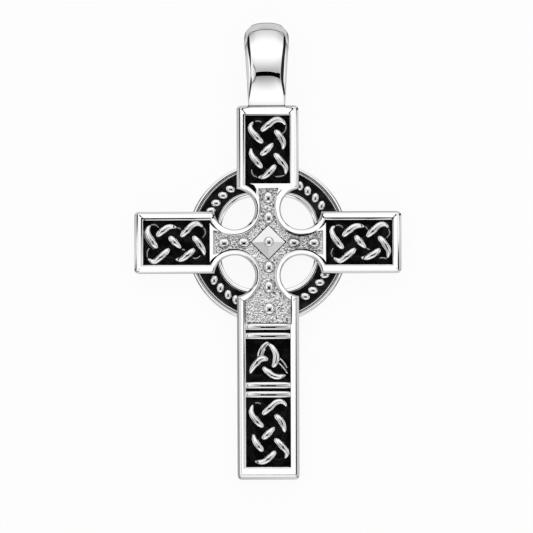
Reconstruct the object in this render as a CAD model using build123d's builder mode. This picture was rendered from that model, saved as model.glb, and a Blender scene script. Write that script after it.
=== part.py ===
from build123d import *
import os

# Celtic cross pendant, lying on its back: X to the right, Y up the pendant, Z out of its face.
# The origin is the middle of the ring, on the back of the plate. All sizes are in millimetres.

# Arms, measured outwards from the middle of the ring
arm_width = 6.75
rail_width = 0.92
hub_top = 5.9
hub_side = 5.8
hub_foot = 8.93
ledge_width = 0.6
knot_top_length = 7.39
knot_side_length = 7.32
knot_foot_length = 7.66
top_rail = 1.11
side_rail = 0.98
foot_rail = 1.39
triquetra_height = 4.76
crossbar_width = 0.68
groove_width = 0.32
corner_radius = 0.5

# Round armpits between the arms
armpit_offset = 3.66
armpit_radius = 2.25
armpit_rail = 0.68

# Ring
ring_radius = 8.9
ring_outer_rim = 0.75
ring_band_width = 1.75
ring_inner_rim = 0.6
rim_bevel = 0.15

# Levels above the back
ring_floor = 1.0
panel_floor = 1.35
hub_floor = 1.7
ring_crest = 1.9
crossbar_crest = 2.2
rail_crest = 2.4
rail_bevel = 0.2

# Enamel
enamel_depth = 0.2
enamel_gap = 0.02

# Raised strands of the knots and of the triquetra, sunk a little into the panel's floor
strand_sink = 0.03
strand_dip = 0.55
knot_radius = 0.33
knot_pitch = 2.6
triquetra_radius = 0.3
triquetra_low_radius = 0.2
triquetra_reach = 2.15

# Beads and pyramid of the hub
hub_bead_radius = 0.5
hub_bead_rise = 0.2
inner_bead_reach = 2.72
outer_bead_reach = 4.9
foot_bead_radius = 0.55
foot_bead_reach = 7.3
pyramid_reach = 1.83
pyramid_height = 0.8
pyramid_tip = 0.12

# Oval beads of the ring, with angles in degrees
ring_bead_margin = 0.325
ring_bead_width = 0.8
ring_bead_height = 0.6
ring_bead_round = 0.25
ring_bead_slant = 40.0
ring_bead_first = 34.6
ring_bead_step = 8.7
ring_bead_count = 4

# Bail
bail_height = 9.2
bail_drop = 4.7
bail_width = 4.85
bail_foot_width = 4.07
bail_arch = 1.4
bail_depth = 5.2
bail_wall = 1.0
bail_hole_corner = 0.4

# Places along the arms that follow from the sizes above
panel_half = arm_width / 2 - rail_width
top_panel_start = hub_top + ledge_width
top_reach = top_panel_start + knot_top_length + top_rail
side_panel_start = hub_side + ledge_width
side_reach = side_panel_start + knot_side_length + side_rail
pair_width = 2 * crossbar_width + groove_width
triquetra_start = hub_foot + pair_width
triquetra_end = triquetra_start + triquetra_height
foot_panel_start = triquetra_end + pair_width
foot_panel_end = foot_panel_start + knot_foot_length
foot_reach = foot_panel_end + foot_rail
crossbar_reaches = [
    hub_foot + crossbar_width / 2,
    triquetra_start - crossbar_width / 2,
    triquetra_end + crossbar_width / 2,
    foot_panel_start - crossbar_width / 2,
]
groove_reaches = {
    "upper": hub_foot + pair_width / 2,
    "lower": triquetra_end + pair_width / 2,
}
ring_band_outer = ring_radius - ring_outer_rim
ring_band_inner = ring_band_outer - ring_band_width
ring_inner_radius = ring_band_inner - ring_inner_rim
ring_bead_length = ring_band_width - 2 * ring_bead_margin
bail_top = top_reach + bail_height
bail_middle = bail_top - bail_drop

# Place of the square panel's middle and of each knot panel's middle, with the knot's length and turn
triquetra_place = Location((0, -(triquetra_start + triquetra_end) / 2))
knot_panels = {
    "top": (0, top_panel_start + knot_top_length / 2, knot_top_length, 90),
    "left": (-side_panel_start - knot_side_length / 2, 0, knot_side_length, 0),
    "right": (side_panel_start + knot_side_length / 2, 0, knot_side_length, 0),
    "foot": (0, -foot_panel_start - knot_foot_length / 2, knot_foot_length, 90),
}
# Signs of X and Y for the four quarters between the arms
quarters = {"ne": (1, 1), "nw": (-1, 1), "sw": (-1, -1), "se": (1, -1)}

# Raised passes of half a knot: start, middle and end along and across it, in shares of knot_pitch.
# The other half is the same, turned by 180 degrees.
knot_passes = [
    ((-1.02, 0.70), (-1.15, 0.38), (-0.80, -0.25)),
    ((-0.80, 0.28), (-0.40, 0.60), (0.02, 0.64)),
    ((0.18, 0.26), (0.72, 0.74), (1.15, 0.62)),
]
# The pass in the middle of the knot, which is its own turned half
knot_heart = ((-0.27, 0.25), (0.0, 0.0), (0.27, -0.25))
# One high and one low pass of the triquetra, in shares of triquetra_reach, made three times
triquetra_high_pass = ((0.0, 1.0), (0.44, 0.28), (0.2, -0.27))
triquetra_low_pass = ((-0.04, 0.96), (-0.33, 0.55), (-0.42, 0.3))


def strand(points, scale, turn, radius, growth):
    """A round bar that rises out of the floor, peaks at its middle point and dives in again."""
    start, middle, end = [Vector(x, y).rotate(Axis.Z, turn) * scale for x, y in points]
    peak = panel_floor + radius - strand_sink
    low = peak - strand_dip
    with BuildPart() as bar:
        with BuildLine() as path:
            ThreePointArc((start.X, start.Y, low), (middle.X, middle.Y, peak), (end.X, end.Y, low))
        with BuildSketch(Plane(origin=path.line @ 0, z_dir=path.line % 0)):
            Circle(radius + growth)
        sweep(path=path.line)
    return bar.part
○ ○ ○
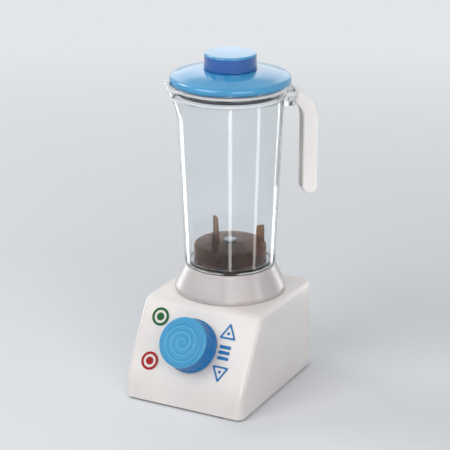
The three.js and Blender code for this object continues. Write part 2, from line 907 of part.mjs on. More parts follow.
○ ○ ○
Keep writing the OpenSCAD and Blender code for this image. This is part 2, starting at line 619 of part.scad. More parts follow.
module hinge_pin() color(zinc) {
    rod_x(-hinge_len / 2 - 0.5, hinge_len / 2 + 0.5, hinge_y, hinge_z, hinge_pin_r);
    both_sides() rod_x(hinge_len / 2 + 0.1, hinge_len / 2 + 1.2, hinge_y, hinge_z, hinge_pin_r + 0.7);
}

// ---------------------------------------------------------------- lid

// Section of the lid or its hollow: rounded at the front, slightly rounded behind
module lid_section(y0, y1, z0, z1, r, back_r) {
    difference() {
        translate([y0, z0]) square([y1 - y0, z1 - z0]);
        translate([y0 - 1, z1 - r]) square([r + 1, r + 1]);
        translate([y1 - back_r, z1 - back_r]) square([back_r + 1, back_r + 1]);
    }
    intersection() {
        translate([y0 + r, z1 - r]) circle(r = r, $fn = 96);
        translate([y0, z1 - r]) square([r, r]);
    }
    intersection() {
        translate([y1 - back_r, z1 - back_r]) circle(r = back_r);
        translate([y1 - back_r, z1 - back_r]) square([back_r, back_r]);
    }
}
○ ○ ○
BRIEF —
Scan the entries above for the word "that" and collect each line holding it.

TASK RESULT —
Reconstruct the object in this render as a CAD model using build123d's builder mode. This picture was rendered from that model, saved as model.glb, and a Blender scene script. Write that script after it.
# Places along the arms that follow from the sizes above
    """A round bar that rises out of the floor, peaks at its middle point and dives in again."""